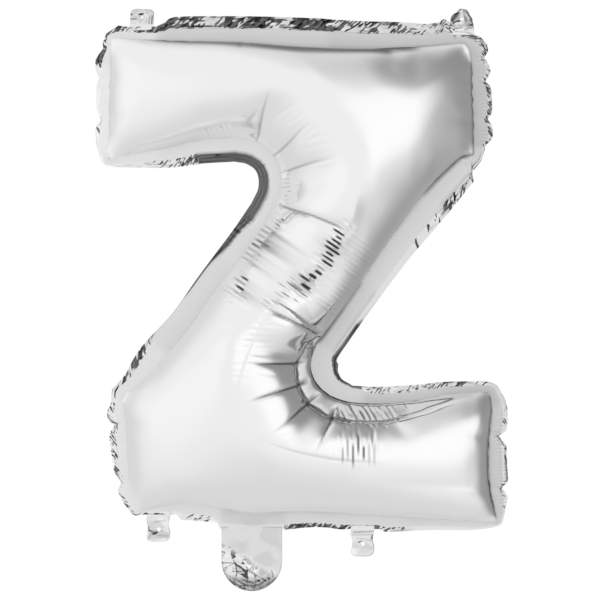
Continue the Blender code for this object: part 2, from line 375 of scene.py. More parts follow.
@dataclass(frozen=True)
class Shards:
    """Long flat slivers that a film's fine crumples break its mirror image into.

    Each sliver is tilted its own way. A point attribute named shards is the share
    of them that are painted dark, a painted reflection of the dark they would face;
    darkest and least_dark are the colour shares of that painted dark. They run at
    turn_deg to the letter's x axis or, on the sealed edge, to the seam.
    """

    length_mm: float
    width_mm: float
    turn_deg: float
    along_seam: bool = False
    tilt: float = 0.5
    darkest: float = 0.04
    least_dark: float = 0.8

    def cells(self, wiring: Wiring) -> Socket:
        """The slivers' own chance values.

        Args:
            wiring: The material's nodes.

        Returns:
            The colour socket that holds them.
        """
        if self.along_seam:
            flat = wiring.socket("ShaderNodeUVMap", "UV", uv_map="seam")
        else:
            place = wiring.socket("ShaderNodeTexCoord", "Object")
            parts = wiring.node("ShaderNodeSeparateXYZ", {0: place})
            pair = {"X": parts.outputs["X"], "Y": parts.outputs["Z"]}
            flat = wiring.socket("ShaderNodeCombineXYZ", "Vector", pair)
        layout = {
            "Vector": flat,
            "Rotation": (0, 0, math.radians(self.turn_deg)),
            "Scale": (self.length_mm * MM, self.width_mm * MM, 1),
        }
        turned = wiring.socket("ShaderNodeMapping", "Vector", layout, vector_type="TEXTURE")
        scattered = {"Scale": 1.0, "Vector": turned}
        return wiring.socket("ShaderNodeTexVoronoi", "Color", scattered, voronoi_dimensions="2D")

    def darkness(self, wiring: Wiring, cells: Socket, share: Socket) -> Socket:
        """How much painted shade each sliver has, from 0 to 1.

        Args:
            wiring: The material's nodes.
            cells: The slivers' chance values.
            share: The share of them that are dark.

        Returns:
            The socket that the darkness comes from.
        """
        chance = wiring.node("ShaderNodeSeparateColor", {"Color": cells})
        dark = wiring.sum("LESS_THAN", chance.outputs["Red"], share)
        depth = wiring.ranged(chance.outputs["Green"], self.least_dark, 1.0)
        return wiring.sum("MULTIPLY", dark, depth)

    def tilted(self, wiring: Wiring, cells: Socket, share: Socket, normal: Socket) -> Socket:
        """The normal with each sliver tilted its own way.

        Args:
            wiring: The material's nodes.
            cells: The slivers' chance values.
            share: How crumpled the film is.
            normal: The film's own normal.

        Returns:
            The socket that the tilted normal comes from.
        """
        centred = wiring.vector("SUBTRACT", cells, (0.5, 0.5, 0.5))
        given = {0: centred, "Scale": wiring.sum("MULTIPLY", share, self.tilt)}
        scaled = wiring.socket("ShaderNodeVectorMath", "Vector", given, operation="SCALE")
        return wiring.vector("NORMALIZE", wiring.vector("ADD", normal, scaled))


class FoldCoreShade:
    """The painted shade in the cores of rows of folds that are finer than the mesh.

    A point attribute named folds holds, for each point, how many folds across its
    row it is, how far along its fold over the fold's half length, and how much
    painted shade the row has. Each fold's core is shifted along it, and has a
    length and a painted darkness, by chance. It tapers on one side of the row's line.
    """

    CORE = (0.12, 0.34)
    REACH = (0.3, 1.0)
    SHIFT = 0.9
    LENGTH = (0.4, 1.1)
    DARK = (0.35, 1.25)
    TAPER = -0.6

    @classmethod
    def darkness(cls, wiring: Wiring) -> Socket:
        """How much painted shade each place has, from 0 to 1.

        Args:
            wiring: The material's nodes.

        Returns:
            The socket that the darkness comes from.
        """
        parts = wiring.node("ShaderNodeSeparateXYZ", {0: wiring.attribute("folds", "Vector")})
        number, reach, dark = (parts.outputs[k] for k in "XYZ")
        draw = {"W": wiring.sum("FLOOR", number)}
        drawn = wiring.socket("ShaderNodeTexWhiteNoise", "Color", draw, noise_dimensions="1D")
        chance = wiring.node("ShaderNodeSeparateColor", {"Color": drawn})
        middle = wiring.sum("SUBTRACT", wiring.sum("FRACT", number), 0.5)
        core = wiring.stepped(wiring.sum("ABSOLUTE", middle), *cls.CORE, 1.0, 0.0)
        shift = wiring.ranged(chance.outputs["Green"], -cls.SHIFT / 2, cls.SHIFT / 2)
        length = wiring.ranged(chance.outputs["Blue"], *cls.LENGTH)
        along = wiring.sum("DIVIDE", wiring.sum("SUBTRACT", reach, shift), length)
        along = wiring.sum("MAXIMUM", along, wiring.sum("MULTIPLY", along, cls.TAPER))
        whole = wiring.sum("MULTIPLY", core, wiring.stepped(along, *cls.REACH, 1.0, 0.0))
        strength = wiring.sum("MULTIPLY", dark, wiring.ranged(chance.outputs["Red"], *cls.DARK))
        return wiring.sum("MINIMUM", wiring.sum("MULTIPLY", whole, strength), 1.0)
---
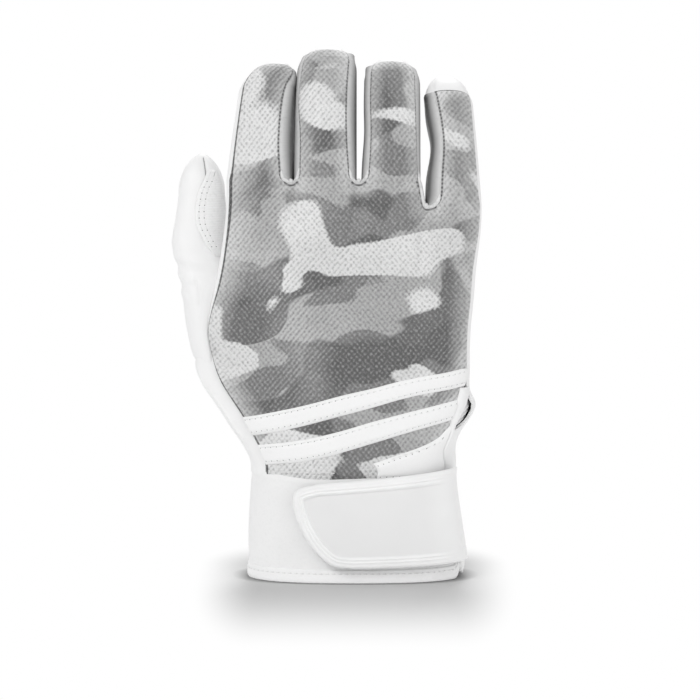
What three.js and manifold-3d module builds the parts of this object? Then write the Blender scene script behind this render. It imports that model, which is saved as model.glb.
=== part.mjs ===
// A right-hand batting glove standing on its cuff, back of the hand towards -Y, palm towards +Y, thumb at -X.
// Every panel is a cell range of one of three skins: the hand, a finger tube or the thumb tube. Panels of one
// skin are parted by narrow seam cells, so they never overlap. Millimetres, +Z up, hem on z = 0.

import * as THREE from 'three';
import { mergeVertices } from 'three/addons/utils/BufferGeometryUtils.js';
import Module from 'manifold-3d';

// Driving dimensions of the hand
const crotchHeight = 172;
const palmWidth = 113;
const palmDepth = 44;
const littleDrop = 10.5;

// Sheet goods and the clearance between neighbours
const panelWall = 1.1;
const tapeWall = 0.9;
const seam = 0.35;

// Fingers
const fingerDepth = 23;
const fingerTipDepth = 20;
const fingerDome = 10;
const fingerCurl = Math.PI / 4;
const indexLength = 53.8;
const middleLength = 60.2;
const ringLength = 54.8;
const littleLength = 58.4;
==
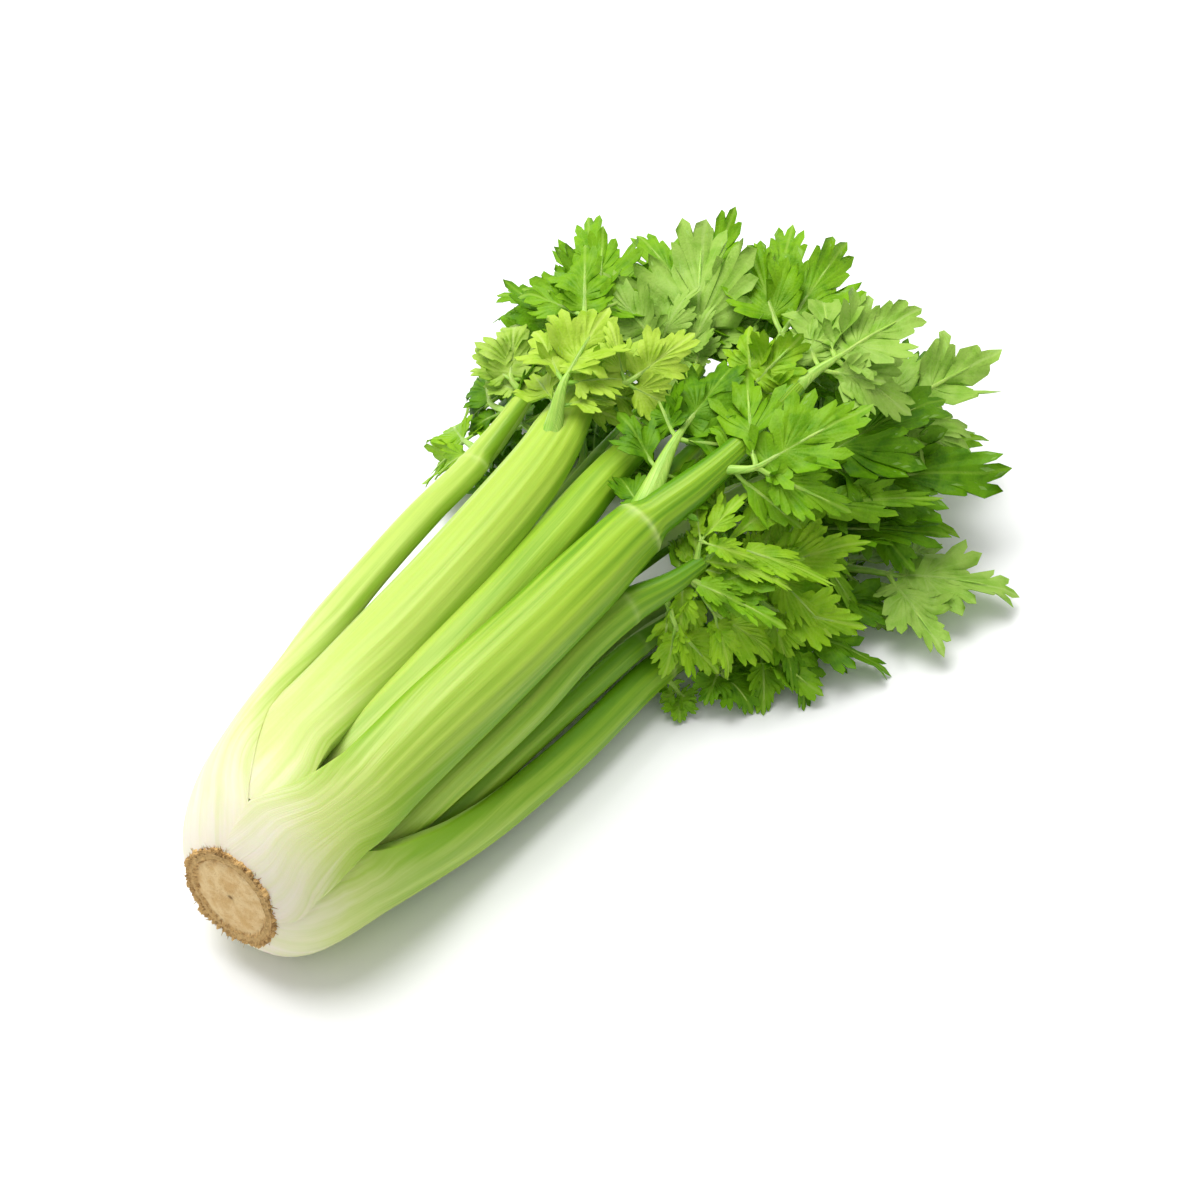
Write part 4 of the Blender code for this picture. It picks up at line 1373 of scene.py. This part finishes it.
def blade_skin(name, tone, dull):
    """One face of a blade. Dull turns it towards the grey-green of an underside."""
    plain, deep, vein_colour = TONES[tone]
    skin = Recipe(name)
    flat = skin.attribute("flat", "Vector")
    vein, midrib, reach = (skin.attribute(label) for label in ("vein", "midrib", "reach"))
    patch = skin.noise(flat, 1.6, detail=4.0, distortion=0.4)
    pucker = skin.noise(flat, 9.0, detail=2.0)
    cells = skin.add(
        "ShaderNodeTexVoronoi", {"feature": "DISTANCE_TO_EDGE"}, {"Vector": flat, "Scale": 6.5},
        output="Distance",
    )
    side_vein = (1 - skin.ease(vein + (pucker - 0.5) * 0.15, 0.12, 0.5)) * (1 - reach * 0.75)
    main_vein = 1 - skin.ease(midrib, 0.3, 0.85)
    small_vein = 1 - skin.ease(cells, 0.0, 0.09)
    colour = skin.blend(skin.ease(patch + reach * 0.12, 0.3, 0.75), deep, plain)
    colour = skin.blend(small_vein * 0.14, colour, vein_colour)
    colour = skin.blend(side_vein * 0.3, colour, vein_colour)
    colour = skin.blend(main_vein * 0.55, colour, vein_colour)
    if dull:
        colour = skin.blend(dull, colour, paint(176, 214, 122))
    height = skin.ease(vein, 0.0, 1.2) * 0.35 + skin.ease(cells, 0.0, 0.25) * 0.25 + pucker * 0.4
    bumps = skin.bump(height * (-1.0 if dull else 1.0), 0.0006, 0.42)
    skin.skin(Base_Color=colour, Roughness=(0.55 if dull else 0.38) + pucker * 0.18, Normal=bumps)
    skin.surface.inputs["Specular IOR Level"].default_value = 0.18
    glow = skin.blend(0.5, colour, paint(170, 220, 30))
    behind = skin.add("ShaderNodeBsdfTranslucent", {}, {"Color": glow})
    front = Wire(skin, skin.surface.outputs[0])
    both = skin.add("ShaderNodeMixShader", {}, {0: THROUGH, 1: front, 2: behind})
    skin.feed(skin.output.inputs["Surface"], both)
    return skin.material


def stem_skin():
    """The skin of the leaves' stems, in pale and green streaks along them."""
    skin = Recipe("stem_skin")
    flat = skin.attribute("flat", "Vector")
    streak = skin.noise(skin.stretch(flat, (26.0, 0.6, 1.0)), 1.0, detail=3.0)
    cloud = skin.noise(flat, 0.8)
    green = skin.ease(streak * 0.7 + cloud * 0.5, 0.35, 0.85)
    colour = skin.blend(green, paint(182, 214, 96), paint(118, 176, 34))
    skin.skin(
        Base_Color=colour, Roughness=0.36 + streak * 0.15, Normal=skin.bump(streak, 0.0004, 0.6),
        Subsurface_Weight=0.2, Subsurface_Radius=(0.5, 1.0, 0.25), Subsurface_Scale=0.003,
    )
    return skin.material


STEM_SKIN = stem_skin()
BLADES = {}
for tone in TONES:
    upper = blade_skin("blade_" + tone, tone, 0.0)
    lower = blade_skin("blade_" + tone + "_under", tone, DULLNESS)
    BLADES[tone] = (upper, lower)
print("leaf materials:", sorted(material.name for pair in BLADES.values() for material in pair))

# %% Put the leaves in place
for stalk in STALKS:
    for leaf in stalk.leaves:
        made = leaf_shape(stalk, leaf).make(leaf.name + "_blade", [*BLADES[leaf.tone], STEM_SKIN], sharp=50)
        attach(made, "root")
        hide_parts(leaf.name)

### Exercise
Output exactly one stretch of the listing: from the line containing "What three.js and" through the line containing "import Module from 'manifold-3d';", both end lines included.

### Solution below
What three.js and manifold-3d module builds the parts of this object? Then write the Blender scene script behind this render. It imports that model, which is saved as model.glb.
=== part.mjs ===
// A right-hand batting glove standing on its cuff, back of the hand towards -Y, palm towards +Y, thumb at -X.
// Every panel is a cell range of one of three skins: the hand, a finger tube or the thumb tube. Panels of one
// skin are parted by narrow seam cells, so they never overlap. Millimetres, +Z up, hem on z = 0.

import * as THREE from 'three';
import { mergeVertices } from 'three/addons/utils/BufferGeometryUtils.js';
import Module from 'manifold-3d';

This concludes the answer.